The seedier aspects of being a touring musician, paired with his itch to return to his role as a “family man,” eventually called Frager away from the band — and toward church.

For 15 years, Frager served as music director of Lawrence’s Unity Church, a job he loved. Last week, he finally retired, spurred in part by his old friend and bandmate, Goolsby.

Goolsby, who now lives in Omaha, has been battling pancreatic cancer for four years now. When Frager visited him a few weeks back and offered to lend his horn talents for a recording Goolsby was working on, he realized that perhaps it was time for a change — in his career, in his calling.

He had hoped, by helping his ailing friend wrap up his latest project, that “just the thought of finishing” might buy Goolsby a few extra days.

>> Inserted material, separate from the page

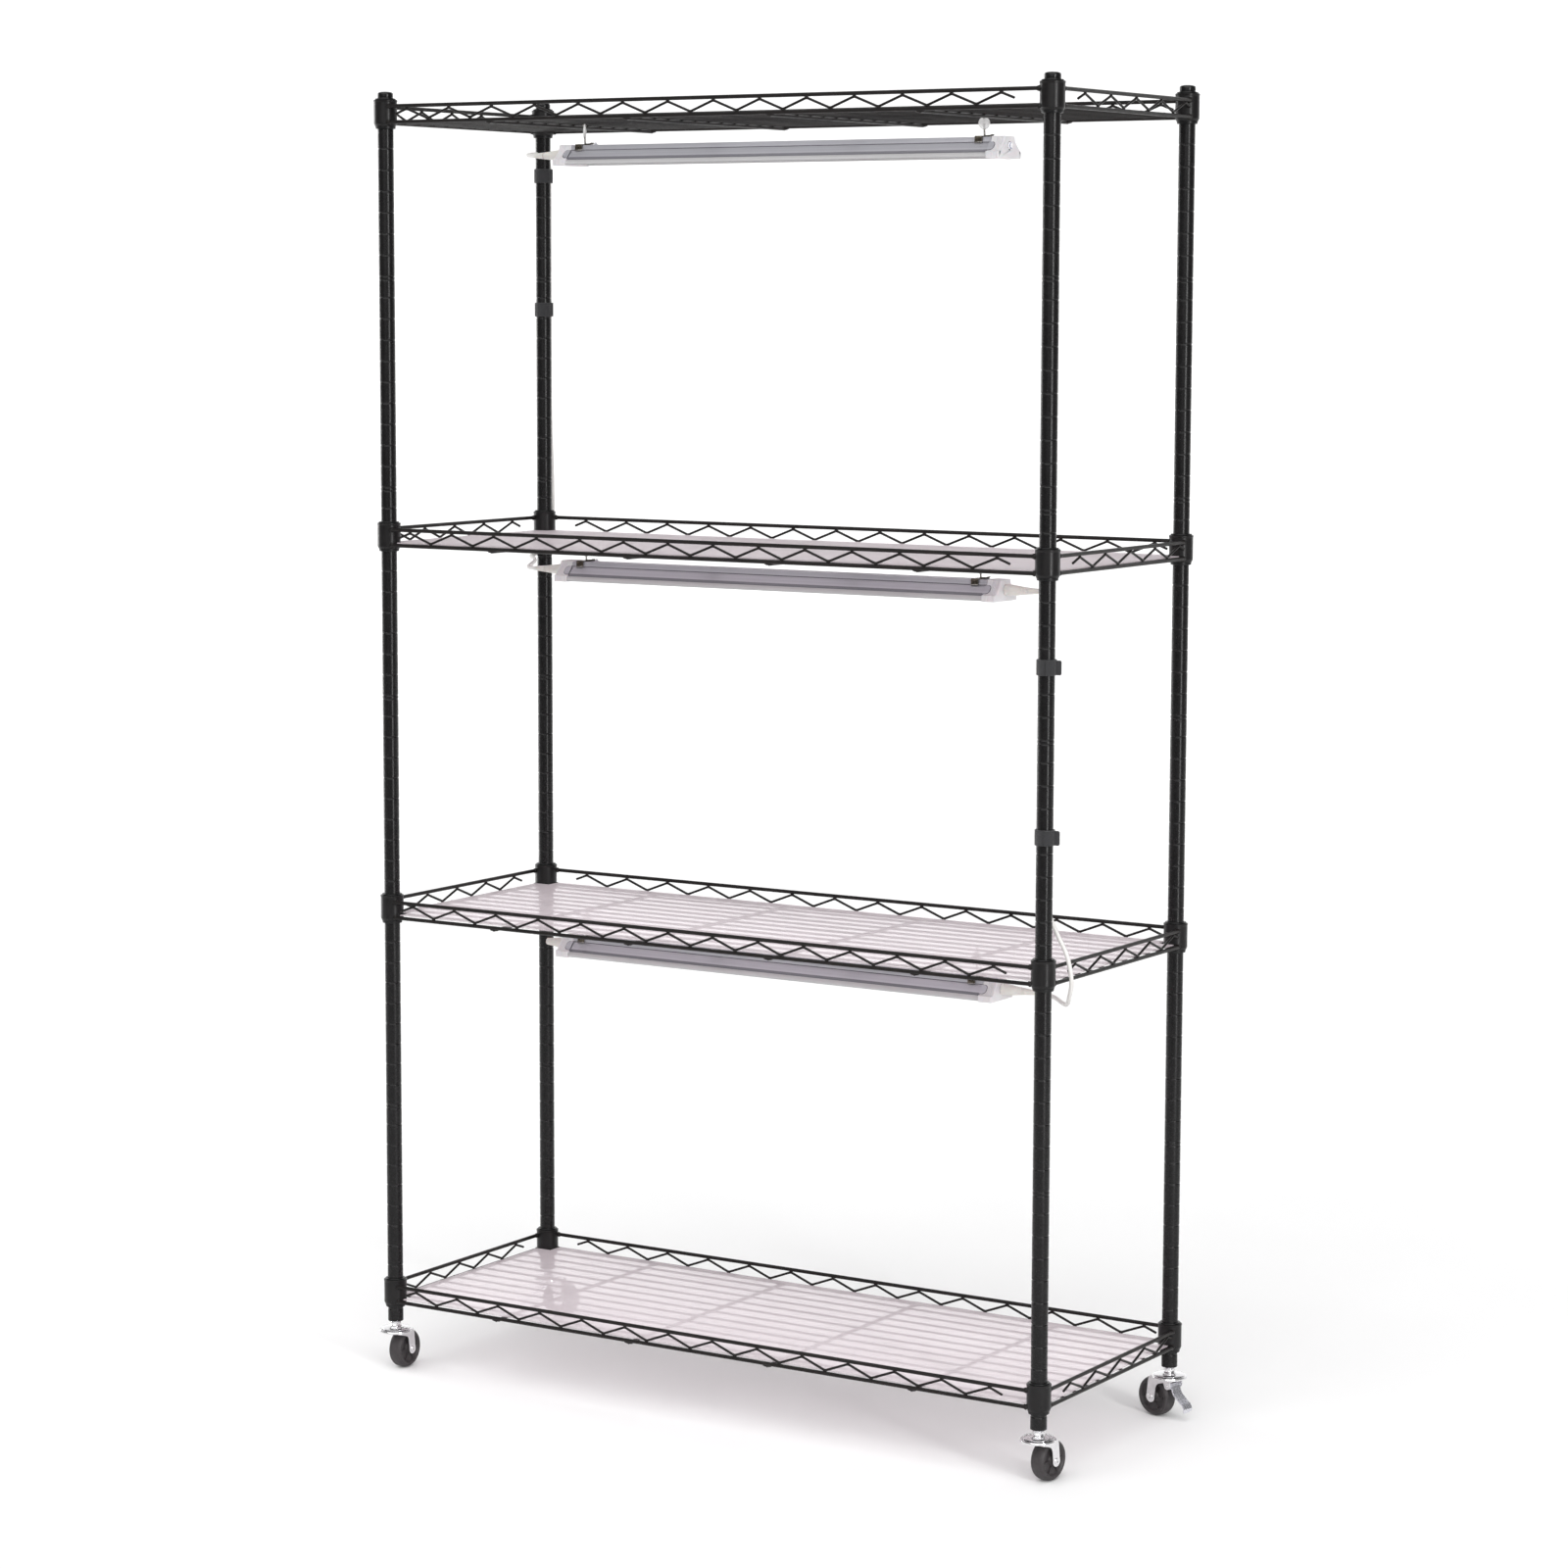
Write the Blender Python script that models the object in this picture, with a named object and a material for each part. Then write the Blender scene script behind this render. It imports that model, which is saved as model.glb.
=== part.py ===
"""A wire shelving rack for plants: four posts on casters, four wire shelves,
three hanging grow lights and the cords that link them.

Metres, +Z up. The origin is on the floor at the middle of the four posts.
+X runs along the rack to the right, and the front faces -Y.
"""
import math

import bmesh
import bpy
from mathutils import Matrix, Vector

# ---- driving dimensions -------------------------------------------------
GAP = 0.0003                    # between pieces that touch
GROOVE_PITCH = 0.0254           # the posts' grooves, one inch apart
POST_X = 0.4555                 # half the distance between posts, along the rack
POST_Y = 0.1625                 # and across it
BOTTOM_SHELF_TOP = 0.116        # top of the lowest shelf's collars above the floor
GROOVES_BETWEEN = (19, 18, 20)  # grooves from one shelf to the next, bottom up

POST_R = 0.0095
POST_BORE_R = 0.0084
POST_BOTTOM = 0.063
POST_ABOVE_TOP_SHELF = 0.0028
CAP_HEIGHT = 0.0067
CAP_PLUG_R = 0.0080
CAP_PLUG_LENGTH = 0.0140
CAP_R = 0.0093
CAP_DOME = ((1.00, 0.60), (0.82, 0.92))   # shares of its radius and height

COLLAR_R = 0.01425
COLLAR_HEIGHT = 0.0315
COLLAR_BORE_R = (0.0127, 0.0117)   # bottom, top: the collar wedges on the sleeve
COLLAR_CHAMFER = (0.0011, 0.0025)  # across, up: round its lower edge
SLEEVE_R = (0.0122, 0.0112)
SLEEVE_BELOW = (0.0040, 0.0010)    # where its taper starts under the collar
SLEEVE_ABOVE = (0.0008, 0.0018)    # and where its lip ends over it

RAIL_OUT = 0.009                # rails lie this far outside the posts' centre lines
RAIL_R = 0.0023
SQUARED = 0.9                   # half the side of a square bar, per radius of its wire
RAIL_END_INSIDE = 0.0030        # rails end inside the collars' walls
TOP_RAIL_DROP = 0.008           # below the collar's top
BOTTOM_RAIL_DROP = 0.027
WELD_SINK = 0.7                 # distance of a thin wire from a rail, in its radius
TRUSS_R = 0.0015
TRUSS_FIRST_PEAK = 0.039        # from the left-hand post's centre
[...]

Or at least give his remaining days a sense of closure, of accomplishment.

“And because of that feeling, when I came home, I just said, ‘Fifteen years is enough. I want to take my music, I want to do some things to soothe people’s pain,’” Frager recalls.

Lately, he’s been busy playing gigs with Lawrence’s Kim and the Quake, also keeping up with an especially active and adorable Maine Coon kitten at the Lawrence home he shares with his wife and son.

He’s not sure if Goolsby will make it to March’s induction ceremony. He knows the band likely won’t perform, but is instead opting to produce a video montage of TV appearances and performances over the years to screen at the ceremony.

“Everybody in the band’s happy, excited about it,” Frager says of the induction. “It’s like a family, and we were together for a couple decades and then we kind of just drifted apart.”

His hope, with the upcoming induction ceremony, is to bring that family together again.

In the meantime, Frager is grateful that he’s still able to play — and share his music with the people and community he loves. Frager, now 62, says he’s taking a page from the book of his late friend Clyde Bysom, who remained active in several Lawrence bands well into his 90s before passing away at 97 last year.

His horn, Frager says, keeps him healthy.

“So, to be able to still be out there playing after all this time, it’s a gift,” he says. “It is really, really a gift.”